## begin Stored records
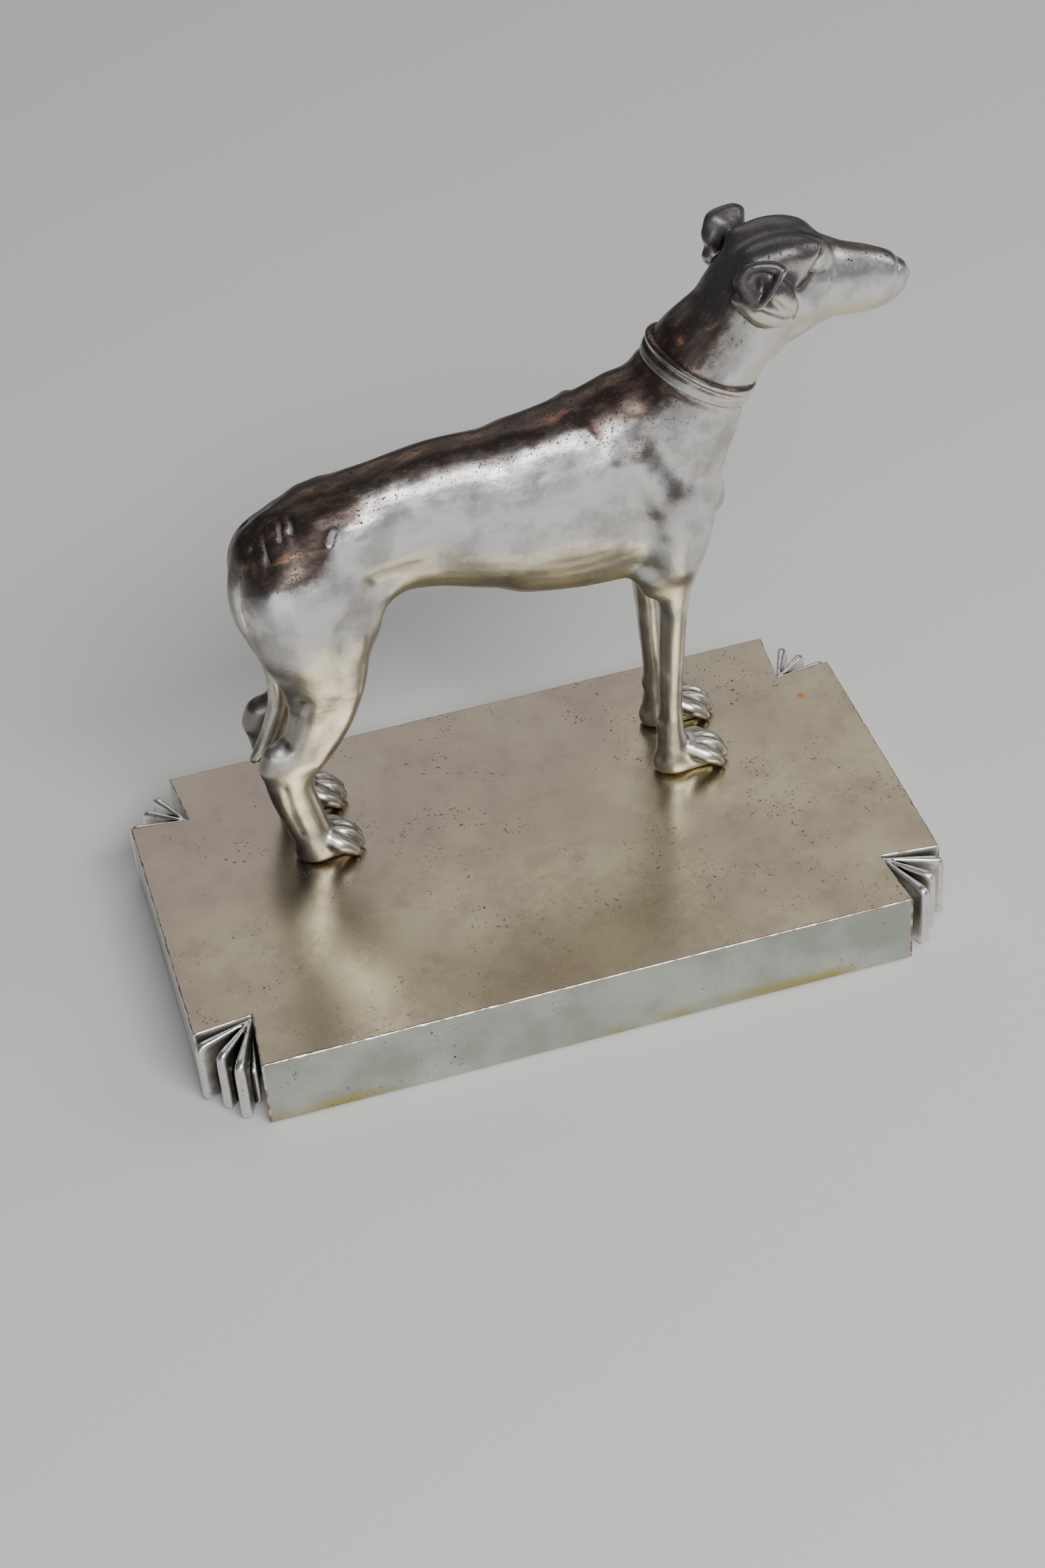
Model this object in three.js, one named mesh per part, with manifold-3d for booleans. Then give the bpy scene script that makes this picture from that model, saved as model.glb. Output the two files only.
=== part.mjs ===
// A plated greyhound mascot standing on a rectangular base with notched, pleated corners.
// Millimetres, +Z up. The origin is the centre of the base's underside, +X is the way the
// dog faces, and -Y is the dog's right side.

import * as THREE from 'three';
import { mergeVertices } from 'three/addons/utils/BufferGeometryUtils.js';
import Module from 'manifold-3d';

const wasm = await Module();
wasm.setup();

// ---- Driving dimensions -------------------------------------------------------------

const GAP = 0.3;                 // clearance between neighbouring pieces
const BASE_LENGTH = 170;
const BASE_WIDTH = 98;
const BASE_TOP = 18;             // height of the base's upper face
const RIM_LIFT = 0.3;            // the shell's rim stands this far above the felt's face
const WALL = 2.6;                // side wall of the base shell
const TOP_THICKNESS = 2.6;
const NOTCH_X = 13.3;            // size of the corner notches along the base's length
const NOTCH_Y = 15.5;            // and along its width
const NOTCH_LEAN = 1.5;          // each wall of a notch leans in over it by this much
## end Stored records
## begin Stored records
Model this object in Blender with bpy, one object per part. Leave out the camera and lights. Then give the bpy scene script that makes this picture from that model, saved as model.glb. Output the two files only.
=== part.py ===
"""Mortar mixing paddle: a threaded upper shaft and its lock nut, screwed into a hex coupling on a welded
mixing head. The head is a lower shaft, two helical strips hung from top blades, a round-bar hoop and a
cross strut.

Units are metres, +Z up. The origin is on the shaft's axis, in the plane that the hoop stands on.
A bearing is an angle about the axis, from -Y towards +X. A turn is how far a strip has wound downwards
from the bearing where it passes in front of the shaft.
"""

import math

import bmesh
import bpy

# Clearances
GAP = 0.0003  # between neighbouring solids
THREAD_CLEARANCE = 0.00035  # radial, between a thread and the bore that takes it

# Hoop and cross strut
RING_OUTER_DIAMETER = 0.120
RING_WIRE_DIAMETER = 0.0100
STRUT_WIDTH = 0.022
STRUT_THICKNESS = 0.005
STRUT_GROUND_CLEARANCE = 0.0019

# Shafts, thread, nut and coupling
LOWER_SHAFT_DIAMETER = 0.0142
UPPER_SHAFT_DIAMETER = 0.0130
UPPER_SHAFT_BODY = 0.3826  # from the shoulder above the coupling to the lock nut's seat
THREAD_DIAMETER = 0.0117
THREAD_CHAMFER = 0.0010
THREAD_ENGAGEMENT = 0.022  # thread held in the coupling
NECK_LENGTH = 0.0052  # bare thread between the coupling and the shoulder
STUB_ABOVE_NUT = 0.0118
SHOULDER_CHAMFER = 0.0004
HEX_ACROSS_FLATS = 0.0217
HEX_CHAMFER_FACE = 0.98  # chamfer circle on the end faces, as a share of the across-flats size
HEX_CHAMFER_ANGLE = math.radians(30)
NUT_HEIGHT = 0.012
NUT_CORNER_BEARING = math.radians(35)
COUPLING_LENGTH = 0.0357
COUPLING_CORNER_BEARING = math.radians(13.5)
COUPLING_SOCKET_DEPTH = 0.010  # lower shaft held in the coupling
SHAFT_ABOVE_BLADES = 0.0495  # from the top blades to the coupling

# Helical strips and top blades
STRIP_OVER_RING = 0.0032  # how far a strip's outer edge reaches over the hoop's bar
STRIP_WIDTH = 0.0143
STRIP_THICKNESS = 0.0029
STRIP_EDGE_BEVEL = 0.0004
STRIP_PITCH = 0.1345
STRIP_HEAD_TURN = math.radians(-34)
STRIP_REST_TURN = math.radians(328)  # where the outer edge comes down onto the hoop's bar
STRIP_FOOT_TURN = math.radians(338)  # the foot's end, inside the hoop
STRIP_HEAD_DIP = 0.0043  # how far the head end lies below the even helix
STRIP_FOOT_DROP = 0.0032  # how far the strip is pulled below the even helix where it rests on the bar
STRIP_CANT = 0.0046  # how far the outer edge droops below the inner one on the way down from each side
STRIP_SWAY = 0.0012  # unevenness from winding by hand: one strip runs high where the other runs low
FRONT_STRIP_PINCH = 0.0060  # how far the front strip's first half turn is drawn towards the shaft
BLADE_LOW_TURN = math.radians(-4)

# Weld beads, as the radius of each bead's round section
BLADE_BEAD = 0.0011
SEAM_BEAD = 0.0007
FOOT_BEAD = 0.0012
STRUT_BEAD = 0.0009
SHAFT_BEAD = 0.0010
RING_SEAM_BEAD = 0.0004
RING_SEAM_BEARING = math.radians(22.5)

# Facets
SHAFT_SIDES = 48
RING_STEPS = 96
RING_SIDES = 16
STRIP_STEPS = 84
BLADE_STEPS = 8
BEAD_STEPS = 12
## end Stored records
## begin Stored records
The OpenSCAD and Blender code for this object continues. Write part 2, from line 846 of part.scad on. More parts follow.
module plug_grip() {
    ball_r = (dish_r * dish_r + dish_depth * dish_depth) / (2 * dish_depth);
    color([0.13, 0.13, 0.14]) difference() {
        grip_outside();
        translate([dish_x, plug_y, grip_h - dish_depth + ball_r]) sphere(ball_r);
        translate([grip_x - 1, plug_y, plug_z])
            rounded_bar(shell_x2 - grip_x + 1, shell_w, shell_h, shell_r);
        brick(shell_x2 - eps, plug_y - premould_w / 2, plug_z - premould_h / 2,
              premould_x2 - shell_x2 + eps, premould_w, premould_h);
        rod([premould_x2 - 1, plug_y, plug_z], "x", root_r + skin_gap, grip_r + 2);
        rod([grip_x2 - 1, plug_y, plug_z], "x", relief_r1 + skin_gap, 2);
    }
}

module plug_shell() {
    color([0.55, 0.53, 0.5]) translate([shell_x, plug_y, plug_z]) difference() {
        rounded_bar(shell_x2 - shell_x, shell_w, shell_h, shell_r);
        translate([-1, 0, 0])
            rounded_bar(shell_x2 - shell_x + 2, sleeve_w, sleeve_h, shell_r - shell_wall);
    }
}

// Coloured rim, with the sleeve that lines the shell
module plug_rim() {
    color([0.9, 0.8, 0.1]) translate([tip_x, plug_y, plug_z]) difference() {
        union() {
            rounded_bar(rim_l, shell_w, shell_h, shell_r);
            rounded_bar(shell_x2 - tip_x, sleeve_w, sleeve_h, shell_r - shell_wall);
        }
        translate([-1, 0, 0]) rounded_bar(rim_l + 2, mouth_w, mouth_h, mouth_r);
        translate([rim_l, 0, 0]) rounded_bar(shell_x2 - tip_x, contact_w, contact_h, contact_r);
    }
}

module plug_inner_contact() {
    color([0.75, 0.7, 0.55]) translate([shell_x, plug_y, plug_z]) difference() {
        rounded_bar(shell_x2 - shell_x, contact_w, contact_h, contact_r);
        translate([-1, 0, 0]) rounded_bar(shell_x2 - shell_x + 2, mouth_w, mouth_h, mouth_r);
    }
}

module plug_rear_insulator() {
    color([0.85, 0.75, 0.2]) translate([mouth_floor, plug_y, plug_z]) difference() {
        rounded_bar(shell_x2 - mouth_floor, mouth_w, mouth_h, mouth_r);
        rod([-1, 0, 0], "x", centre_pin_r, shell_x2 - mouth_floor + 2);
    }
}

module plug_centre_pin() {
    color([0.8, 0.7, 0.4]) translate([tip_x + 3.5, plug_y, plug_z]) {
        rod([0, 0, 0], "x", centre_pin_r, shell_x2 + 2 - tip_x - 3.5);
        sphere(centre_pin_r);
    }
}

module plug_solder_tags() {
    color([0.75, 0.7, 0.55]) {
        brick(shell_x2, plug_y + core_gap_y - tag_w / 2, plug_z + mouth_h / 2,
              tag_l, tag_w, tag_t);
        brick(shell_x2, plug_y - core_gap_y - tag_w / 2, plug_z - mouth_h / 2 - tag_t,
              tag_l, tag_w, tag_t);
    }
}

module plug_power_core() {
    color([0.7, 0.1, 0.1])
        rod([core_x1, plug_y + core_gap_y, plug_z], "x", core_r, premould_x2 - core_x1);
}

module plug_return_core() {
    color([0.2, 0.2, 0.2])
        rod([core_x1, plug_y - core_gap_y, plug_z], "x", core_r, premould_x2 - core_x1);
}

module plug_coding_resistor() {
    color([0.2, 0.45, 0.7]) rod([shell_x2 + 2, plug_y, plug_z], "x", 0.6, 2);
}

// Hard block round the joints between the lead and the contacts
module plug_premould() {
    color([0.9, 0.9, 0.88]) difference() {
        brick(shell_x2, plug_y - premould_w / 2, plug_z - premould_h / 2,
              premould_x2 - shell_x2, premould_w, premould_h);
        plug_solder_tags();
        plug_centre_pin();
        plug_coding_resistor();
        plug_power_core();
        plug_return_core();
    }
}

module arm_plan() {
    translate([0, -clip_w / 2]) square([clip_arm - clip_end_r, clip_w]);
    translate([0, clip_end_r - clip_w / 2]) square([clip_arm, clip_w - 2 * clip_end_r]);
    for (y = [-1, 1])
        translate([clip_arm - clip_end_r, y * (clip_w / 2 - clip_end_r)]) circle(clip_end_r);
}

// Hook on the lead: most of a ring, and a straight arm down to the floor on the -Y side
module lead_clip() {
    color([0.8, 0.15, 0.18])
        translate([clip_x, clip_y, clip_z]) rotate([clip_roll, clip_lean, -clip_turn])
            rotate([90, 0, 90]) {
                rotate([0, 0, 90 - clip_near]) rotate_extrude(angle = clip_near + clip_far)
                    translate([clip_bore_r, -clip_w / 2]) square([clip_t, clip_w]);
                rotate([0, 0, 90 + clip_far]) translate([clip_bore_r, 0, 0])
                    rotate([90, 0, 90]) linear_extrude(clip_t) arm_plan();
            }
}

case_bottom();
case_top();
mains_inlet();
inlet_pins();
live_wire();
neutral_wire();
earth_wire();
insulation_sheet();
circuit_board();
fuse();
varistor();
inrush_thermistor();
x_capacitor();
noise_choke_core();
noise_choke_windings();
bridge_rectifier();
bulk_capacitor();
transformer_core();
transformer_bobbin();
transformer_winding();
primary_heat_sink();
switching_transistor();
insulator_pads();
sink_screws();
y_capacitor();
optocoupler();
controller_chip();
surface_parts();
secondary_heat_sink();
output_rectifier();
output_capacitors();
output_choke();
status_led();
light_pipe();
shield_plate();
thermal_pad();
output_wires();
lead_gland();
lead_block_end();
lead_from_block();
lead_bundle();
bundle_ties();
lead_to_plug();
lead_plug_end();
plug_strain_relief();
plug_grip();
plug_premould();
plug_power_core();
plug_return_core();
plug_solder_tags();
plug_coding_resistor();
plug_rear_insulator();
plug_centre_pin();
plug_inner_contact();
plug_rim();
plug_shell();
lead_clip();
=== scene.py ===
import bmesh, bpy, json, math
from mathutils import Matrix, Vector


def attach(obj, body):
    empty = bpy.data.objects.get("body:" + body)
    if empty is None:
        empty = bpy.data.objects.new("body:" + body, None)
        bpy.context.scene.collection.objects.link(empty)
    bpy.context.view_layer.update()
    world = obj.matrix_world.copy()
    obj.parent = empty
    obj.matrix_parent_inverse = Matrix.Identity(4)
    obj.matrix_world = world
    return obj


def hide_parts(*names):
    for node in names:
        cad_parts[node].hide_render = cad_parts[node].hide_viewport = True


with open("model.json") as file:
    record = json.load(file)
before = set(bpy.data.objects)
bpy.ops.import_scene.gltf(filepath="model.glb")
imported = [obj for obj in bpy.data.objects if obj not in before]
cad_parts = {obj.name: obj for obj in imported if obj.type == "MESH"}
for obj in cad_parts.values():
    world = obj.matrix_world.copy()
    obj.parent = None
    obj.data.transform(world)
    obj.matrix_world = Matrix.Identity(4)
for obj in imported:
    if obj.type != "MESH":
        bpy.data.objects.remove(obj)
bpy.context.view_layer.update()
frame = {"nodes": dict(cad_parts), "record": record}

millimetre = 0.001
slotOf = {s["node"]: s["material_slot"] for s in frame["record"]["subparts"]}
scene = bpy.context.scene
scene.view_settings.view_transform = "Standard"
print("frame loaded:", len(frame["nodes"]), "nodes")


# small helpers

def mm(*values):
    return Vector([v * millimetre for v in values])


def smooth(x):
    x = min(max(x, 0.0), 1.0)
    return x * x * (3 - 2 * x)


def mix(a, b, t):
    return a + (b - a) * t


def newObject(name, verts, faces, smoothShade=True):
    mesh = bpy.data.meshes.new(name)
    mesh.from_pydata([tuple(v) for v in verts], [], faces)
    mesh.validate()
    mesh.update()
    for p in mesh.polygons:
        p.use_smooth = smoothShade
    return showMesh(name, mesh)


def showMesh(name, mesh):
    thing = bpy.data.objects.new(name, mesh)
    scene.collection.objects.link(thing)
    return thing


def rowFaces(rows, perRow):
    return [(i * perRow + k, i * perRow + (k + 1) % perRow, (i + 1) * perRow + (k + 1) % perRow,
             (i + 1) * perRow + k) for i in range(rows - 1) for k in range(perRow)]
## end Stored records
Using the data above, transcribe the lines that run from the line with "case_bottom();" to the line with "obj.data.transform(world)", both ends kept, and output nothing else.

case_bottom();
case_top();
mains_inlet();
inlet_pins();
live_wire();
neutral_wire();
earth_wire();
insulation_sheet();
circuit_board();
fuse();
varistor();
inrush_thermistor();
x_capacitor();
noise_choke_core();
noise_choke_windings();
bridge_rectifier();
bulk_capacitor();
transformer_core();
transformer_bobbin();
transformer_winding();
primary_heat_sink();
switching_transistor();
insulator_pads();
sink_screws();
y_capacitor();
optocoupler();
controller_chip();
surface_parts();
secondary_heat_sink();
output_rectifier();
output_capacitors();
output_choke();
status_led();
light_pipe();
shield_plate();
thermal_pad();
output_wires();
lead_gland();
lead_block_end();
lead_from_block();
lead_bundle();
bundle_ties();
lead_to_plug();
lead_plug_end();
plug_strain_relief();
plug_grip();
plug_premould();
plug_power_core();
plug_return_core();
plug_solder_tags();
plug_coding_resistor();
plug_rear_insulator();
plug_centre_pin();
plug_inner_contact();
plug_rim();
plug_shell();
lead_clip();
=== scene.py ===
import bmesh, bpy, json, math
from mathutils import Matrix, Vector


def attach(obj, body):
    empty = bpy.data.objects.get("body:" + body)
    if empty is None:
        empty = bpy.data.objects.new("body:" + body, None)
        bpy.context.scene.collection.objects.link(empty)
    bpy.context.view_layer.update()
    world = obj.matrix_world.copy()
    obj.parent = empty
    obj.matrix_parent_inverse = Matrix.Identity(4)
    obj.matrix_world = world
    return obj


def hide_parts(*names):
    for node in names:
        cad_parts[node].hide_render = cad_parts[node].hide_viewport = True


with open("model.json") as file:
    record = json.load(file)
before = set(bpy.data.objects)
bpy.ops.import_scene.gltf(filepath="model.glb")
imported = [obj for obj in bpy.data.objects if obj not in before]
cad_parts = {obj.name: obj for obj in imported if obj.type == "MESH"}
for obj in cad_parts.values():
    world = obj.matrix_world.copy()
    obj.parent = None
    obj.data.transform(world)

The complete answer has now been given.